Bellaria. Pensionato assolto dopo un calvario giudiziario

L’assoluzione con la formula più ampia «per non aver commesso il fatto» è arrivata tre anni dopo quel giudizio immediato con cui la procura aveva chiesto di processarlo come unico colpevole individuato di un furto rocambolesco in una palazzina di Bellaria Igea Marina. Ad indicare l’imprenditore edile forlivese, oggi 78enne, come il palo di due ladroni (mai identificati) che si erano calati da una grondaia dopo aver ripulito l’appartamento, due testimoni, vecchie conoscenze delle forze dell'ordine riminesi, nei guai in passato per reati contro il patrimonio.

La storia

I guai per l’imputato, difeso fin da subito dall’avvocato Enrico Graziosi, iniziano a fine settembre del 2015. I banditi in fuga vengono visti salire su un furgone. I testimoni non perdono tempo, chiamano i carabinieri cui forniscono la targa del mezzo. Inseriti nel terminale, i numeri svelano che si tratta di un Ducato intestato appunto dell’imprenditore che continuava a lavorare nonostante fosse in pensione. Al proprietario nessuno chiede conto di niente fino al giorno in cui deve presentarsi davanti al pubblico ministero titolare dell’indagine che, senza tanti giri di parole, lo informa del perché è stato convocato. Su consiglio del proprio legale si avvale della facoltà di non rispondere. Non verrà più ascoltato fino al gennaio del 2018 quando si aprirà il processo a suo carico. L’accusa contestata è quella di furto aggravato in concorso con ignoti.

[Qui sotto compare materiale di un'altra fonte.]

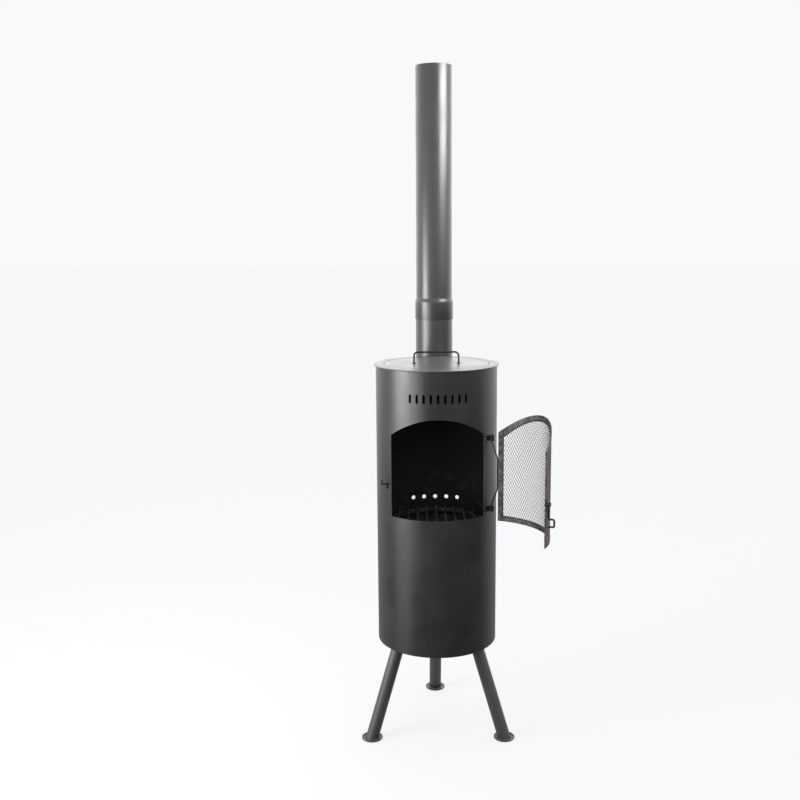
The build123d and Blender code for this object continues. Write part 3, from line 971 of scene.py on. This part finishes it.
def door_welds():
    """Tacks that hold the rod to the frame's edge, and the bead round the latch pin's shoulder."""
    rod_angle = DOOR_HALF_ANGLE + degrees(BEAD_LIFT / DOOR_R)
    for name, heights in ROD_TACKS.items():
        for side, radius in (("outer", DOOR_R), ("inner", DOOR_R - DOOR_FRAME_T)):
            path = [opened(at_angle(radius, rod_angle, z)) for z in heights]
            bead(f"weld_rod_{name}_{side}", path, BEADS["rod"], "door", "wire_paint")
    pin_angle = degrees(DOOR_STRIP / 2 / DOOR_R) - DOOR_HALF_ANGLE
    centre = at_angle(DOOR_R, pin_angle, LATCH_Z)
    across = at_angle(LATCH_SHOULDER_R, pin_angle + 90.0, 0)
    up = Vector((0, 0, LATCH_SHOULDER_R))
    path = [opened(point) for point in ellipse(centre, across, up, 32)]
    bead("weld_latch_pin", path, BEADS["latch_pin"], "door", "wire_paint", closed=True)


def mesh_border_shade_line():
    """The weld that holds the mesh's cut edge all round the frame's inner side. Its near-black paint is partly the
    weld's burnt colour and partly painted shade: the dark line at the frame's inner edge.
    """
    half_width = mesh_half_width()
    low = DOOR_LOW + DOOR_STRIP
    places = [half_width * (2 * step / ARCH_CHORDS - 1) for step in range(ARCH_CHORDS + 1)]
    outline = [(across, low) for across in places]
    outline += [(across, arch_height(across)) for across in reversed(places)]
    radius = MESH_R - MESH_WELD_INSET
    path = [opened(at_angle(radius, degrees(across / DOOR_R), z)) for across, z in outline]
    # Near-black wire paint here is partly the burnt weld and partly painted shade, the dark line along the frame's
    # inner edge
    bead("weld_mesh_border", path, BEADS["mesh_border_shade_line"], "door", "wire_paint", closed=True)


def handle_welds():
    """The beads round the handle's feet, on top of its washers."""
    low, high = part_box("lid_handle")
    for side, x in (("left", low.x + HANDLE_WIRE_R), ("right", high.x - HANDLE_WIRE_R)):
        centre = Vector((x, 0, LID_HI.z + WASHER_T))
        path = ellipse(centre, Vector((HANDLE_WIRE_R, 0, 0)), Vector((0, HANDLE_WIRE_R, 0)), 24)
        bead(f"weld_handle_{side}", path, BEADS["handle"], "lid", "wire_paint", closed=True)


for node in ("door_frame", "leg_plate_left", "leg_plate_right", "leg_plate_rear"):
    soften(node, PLATE_EDGE)
top_ring()
lid_disc()
chimney()
expanded_metal()
flue_welds()
drum_welds()
door_welds()
mesh_border_shade_line()
handle_welds()
for side, angle in LEG_ANGLES.items():
    foot_dish(side, angle)
    leg_welds(side, angle)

Tra le prove schiaccianti contro di lui ci sono la proprietà del Ducato usato dai ladri ed il mezzo riconoscimento fatto da uno dei due testimoni che però, stando ai carabinieri, avrebbe avuto difficoltà a notare molti dettagli visto dove aveva dichiarato di trovarsi. Per fortuna dell’imprenditore, le indagini difensive hanno permesso di stabilire tutta un’altra storia. La sua impossibilità ad essere presente in quel posto a quell’ora è stata testimoniata dai tabulati telefonici: la cella più vicina agganciata dal suo telefono era a 12 chilometri di distanza. All’imputato veniva contestato anche di aver avuto molti contatti telefonici con pregiudicati nei giorni precedenti il colpo. Cosa confermata dallo stesso, ma per un motivo: era personale alle sue dipendenze di cui però non conosceva (e non doveva essere tenuto) a sapere i trascorsi criminali. E suoi ex collaboratori sono risultati in fase dibattimentale anche i due testimoni: con loro i rapporti non si erano chiusi nel migliore dei modi.